Stored data:
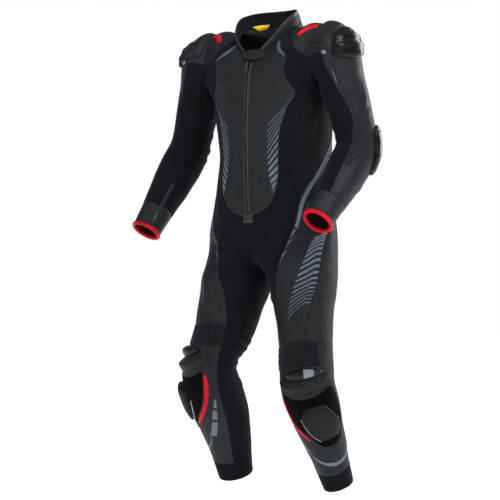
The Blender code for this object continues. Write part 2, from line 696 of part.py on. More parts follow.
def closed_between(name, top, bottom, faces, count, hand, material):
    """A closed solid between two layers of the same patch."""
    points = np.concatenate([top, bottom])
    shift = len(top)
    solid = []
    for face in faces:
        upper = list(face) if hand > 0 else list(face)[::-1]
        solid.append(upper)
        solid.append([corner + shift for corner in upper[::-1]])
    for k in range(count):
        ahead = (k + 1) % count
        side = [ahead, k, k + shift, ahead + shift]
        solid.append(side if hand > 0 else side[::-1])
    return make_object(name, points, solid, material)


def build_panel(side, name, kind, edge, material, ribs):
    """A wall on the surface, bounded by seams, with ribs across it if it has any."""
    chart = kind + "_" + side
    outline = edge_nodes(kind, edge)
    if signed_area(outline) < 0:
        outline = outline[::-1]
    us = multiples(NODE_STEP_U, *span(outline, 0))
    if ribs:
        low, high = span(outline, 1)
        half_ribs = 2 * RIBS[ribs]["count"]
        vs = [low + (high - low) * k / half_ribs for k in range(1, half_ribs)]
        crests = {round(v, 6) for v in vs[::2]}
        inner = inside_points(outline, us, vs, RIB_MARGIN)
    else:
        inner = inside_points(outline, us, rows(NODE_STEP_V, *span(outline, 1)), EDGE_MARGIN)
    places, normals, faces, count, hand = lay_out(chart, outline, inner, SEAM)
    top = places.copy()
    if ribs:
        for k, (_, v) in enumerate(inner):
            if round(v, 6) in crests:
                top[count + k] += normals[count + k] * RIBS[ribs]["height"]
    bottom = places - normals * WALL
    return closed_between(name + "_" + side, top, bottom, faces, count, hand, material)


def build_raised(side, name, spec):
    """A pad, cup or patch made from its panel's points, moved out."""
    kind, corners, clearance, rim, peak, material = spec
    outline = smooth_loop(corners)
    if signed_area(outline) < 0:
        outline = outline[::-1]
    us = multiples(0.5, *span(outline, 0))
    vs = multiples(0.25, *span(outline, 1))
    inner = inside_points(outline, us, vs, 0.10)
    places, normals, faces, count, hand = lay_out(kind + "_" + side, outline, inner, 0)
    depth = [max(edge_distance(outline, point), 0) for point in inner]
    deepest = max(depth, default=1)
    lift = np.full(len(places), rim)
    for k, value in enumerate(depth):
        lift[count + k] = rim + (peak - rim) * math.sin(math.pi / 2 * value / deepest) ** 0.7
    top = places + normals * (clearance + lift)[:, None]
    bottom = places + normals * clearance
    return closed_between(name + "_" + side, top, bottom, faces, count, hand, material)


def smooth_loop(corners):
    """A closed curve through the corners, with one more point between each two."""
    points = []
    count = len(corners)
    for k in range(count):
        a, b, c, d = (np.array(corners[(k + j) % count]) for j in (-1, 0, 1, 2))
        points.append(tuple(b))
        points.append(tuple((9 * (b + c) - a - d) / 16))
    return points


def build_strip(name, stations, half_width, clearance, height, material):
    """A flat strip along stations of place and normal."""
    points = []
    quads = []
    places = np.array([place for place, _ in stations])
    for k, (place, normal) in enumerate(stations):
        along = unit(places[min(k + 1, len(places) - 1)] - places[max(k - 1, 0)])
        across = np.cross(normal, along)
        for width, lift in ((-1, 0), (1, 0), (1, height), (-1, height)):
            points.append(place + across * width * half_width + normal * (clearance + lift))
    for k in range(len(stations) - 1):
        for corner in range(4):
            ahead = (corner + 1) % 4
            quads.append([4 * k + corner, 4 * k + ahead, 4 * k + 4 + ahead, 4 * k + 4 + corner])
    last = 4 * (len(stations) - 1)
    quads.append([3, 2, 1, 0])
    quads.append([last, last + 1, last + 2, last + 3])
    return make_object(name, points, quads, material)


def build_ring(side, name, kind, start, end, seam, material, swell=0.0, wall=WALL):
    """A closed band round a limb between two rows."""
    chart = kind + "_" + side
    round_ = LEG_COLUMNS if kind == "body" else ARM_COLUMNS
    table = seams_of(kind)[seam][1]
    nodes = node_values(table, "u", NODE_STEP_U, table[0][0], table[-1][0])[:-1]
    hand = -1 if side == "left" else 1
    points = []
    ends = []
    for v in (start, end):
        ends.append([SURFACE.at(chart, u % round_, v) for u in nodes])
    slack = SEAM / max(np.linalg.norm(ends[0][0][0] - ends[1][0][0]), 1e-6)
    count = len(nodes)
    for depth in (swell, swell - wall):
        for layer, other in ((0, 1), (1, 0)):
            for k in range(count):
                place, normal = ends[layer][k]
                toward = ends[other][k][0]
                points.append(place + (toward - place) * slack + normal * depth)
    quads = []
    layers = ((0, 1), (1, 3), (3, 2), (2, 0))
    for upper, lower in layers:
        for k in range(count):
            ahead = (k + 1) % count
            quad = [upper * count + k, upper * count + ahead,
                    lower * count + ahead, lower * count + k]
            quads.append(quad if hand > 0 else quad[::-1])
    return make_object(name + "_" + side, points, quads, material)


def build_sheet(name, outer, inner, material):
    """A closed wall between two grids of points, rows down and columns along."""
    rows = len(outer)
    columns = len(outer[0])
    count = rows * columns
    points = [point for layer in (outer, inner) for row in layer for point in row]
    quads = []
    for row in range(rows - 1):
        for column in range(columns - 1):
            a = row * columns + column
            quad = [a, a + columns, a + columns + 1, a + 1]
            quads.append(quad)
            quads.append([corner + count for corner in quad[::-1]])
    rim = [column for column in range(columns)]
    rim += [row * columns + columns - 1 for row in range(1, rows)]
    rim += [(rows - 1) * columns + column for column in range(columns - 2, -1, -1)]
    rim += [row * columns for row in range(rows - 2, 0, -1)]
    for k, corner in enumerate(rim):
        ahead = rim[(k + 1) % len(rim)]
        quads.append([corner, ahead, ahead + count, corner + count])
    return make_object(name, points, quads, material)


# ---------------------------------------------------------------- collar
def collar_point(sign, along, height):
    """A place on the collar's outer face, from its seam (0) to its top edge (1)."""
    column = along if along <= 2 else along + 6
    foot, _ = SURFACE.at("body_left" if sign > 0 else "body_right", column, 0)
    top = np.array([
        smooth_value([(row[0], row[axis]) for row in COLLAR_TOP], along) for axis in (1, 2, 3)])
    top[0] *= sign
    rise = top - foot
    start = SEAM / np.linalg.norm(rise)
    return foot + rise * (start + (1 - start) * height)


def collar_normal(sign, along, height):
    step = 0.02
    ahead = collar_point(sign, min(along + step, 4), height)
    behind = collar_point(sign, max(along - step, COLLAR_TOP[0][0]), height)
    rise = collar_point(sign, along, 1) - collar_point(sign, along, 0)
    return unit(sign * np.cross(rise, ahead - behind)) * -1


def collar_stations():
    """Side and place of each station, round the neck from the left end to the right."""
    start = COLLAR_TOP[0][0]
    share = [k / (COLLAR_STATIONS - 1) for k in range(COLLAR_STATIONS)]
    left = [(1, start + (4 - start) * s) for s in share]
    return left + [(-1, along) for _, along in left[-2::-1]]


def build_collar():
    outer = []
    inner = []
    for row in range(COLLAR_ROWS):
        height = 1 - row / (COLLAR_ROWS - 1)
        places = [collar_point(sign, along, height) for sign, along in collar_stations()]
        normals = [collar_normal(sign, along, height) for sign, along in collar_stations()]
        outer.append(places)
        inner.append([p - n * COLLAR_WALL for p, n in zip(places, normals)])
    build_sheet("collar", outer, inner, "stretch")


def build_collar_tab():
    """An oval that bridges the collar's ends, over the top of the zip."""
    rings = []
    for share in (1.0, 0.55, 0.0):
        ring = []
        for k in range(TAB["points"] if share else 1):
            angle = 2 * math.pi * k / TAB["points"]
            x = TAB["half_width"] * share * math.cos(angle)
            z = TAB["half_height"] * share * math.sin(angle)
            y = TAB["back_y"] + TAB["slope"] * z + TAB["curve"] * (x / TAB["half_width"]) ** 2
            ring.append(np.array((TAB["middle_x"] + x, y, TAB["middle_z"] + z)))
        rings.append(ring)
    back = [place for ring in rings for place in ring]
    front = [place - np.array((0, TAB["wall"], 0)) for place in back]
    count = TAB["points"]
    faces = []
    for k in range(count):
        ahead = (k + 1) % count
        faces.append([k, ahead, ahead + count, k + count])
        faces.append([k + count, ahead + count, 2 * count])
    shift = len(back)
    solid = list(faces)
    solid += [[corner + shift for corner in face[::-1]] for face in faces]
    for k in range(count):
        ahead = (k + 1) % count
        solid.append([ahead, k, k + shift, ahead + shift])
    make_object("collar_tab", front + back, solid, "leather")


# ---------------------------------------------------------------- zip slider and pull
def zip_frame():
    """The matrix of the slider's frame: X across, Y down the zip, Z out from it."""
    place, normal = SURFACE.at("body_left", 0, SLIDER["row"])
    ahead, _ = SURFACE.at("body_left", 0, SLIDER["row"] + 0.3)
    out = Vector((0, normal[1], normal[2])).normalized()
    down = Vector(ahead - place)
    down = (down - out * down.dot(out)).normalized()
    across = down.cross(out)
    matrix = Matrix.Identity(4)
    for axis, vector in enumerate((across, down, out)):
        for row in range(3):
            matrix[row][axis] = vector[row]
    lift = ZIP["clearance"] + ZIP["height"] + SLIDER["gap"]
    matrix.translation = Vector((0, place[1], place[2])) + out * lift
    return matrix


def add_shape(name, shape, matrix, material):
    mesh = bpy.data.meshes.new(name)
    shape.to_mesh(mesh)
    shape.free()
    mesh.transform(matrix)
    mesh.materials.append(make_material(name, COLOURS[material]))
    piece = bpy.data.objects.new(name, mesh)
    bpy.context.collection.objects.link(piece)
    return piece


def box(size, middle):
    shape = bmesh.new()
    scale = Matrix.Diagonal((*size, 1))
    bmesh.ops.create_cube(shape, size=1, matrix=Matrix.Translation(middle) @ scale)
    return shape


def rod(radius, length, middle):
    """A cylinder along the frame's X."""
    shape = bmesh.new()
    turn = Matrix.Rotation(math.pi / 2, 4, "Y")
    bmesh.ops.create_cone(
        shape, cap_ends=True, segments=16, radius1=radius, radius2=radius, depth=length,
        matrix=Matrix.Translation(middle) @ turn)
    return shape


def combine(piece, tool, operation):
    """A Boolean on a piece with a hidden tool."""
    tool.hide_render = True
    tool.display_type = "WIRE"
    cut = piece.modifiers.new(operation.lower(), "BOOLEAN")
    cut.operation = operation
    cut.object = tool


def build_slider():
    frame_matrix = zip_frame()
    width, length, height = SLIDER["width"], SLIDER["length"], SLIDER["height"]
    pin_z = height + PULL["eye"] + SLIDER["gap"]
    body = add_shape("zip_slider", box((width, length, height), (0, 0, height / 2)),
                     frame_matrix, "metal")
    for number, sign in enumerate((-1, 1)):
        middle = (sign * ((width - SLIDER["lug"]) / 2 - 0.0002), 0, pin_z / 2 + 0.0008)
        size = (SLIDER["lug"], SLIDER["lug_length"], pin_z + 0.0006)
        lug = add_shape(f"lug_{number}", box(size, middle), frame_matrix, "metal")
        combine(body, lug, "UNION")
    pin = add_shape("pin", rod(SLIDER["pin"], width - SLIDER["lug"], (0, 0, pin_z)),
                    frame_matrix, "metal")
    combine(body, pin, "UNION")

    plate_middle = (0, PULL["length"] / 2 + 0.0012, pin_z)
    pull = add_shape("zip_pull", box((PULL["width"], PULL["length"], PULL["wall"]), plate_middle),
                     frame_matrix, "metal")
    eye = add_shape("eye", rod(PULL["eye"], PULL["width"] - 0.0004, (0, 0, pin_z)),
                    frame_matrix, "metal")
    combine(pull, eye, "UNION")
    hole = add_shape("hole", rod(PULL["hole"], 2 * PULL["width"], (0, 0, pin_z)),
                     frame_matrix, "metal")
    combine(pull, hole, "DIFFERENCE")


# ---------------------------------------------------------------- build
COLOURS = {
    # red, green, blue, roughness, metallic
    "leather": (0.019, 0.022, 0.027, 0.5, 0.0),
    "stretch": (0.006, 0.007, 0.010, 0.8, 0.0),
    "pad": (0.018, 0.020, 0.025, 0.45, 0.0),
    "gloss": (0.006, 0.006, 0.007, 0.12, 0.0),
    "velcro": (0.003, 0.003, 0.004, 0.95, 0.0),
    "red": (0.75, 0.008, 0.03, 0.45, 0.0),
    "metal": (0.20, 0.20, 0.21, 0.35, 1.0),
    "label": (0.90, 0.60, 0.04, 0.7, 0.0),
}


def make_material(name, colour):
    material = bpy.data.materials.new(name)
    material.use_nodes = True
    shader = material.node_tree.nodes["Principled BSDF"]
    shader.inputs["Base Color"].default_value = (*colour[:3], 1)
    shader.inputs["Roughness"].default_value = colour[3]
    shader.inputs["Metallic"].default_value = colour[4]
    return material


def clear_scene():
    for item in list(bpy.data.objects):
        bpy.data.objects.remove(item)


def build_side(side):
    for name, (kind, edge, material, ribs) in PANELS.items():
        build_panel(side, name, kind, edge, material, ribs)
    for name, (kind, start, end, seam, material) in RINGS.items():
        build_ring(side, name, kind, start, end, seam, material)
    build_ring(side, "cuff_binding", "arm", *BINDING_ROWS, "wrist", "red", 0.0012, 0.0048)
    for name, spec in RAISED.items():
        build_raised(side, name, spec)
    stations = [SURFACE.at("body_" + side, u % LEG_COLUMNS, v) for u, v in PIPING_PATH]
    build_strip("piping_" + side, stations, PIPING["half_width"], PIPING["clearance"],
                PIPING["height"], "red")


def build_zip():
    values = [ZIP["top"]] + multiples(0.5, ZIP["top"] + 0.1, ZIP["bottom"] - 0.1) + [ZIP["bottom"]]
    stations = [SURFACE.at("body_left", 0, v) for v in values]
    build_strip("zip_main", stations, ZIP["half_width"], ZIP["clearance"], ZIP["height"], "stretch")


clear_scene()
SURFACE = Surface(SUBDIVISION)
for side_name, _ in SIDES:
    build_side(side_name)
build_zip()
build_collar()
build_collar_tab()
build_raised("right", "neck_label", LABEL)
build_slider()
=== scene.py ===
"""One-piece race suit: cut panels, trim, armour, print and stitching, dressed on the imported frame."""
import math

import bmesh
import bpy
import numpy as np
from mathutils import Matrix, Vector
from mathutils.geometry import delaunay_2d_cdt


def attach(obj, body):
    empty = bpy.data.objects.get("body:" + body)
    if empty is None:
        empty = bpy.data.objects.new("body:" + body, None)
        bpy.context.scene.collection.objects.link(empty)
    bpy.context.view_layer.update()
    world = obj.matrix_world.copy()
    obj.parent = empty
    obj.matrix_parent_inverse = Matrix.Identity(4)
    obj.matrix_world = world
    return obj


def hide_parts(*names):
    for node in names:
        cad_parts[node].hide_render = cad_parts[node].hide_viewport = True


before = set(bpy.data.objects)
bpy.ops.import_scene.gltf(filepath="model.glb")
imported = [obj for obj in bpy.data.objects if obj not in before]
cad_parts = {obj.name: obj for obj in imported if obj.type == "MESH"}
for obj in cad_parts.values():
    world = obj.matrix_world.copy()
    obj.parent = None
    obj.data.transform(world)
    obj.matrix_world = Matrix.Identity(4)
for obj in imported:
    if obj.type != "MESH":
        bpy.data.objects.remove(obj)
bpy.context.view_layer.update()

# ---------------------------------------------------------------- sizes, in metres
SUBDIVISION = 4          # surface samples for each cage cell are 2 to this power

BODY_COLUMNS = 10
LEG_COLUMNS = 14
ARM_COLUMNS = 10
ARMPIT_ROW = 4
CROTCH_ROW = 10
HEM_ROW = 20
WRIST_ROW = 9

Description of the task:
Starting at the line that contains "v in values]" and stopping at the line that contains "in imported if", transcribe the lines exactly; both boundary lines are to be included.

Problem solution:
    stations = [SURFACE.at("body_left", 0, v) for v in values]
    build_strip("zip_main", stations, ZIP["half_width"], ZIP["clearance"], ZIP["height"], "stretch")


clear_scene()
SURFACE = Surface(SUBDIVISION)
for side_name, _ in SIDES:
    build_side(side_name)
build_zip()
build_collar()
build_collar_tab()
build_raised("right", "neck_label", LABEL)
build_slider()
=== scene.py ===
"""One-piece race suit: cut panels, trim, armour, print and stitching, dressed on the imported frame."""
import math

import bmesh
import bpy
import numpy as np
from mathutils import Matrix, Vector
from mathutils.geometry import delaunay_2d_cdt


def attach(obj, body):
    empty = bpy.data.objects.get("body:" + body)
    if empty is None:
        empty = bpy.data.objects.new("body:" + body, None)
        bpy.context.scene.collection.objects.link(empty)
    bpy.context.view_layer.update()
    world = obj.matrix_world.copy()
    obj.parent = empty
    obj.matrix_parent_inverse = Matrix.Identity(4)
    obj.matrix_world = world
    return obj


def hide_parts(*names):
    for node in names:
        cad_parts[node].hide_render = cad_parts[node].hide_viewport = True


before = set(bpy.data.objects)
bpy.ops.import_scene.gltf(filepath="model.glb")
imported = [obj for obj in bpy.data.objects if obj not in before]
cad_parts = {obj.name: obj for obj in imported if obj.type == "MESH"}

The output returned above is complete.